Now I’ve got SafetyWings that’s not gonna do shit if a Balinese monkey runs off with my laptop but they’ll probably airlift me out of a ravine and zoom my body back to Finland if I die so that’s nice.
Is it still worth it?
Last year I wrote this in conclusion:
‘Since I last visited Finland, I’ve watched my best friend get a puppy, my university friend group plan and celebrate countless parties, my parents renovate my childhood home and my sister start at a new job. Life passes on for them like that, every day, and even though these changes might seem tiny and commonplace, they are steps towards the life they are building for themselves that I’m not a part of anymore.
Sometimes it’s hard to sit by and see life move past me. It’s ironic; I’m living the kind of life a lot of people dream about with all of its adventure and excitement and I still sometimes crave the normalcy of a night in with Netflix and getting white girl wasted with my friends like I did when I was 20. There’s no denying that.
And I guess travelling can be a selfish choice as well. I know (I hope?) that my friends and family miss me too and wish that I could be a bigger part in their everyday lives. Instead, I’m just doing what I want.’
In the last year, this normalcy is what I’ve found myself craving more and more. I want to find a purpose and be a part of something meaningful.
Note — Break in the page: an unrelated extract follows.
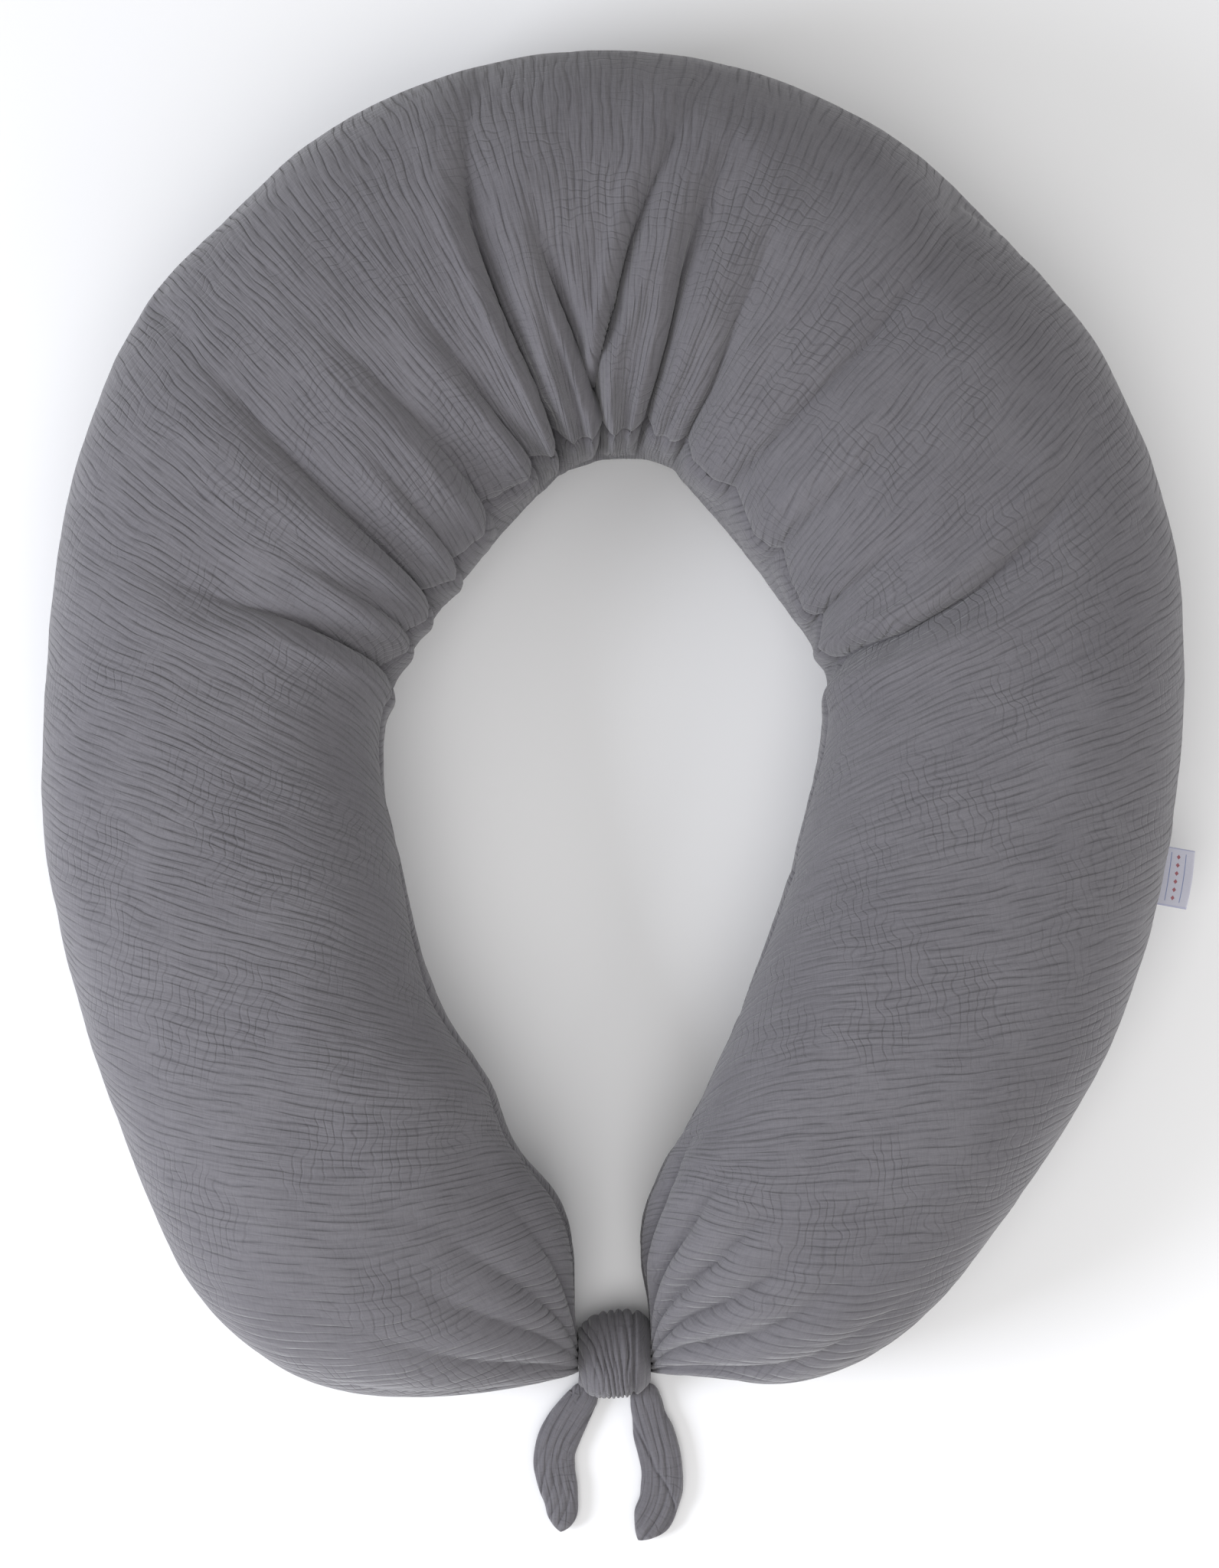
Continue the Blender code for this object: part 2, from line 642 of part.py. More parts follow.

I still can’t imagine myself settling down completely but I know now that I want the illusion of a normal life wrapped inside this abnormal one. Like a little bacon-chicken roll.
Every life has its own problems; mine would have different ones if I was living a conventional life back in Finland. And right now, the problems I have are far smaller than the benefits I get from doing the damn thing I love, living in amazing places and meeting like-minded people.
So no, sorry mum – I’m still not coming back to Finland.
Thanks for reading!
Hope this was helpful or relatable if someone else out there is or is planning to become a digital nomad, and if not, hey, you got to catch up with me! What’s up? How are you? What’s going on?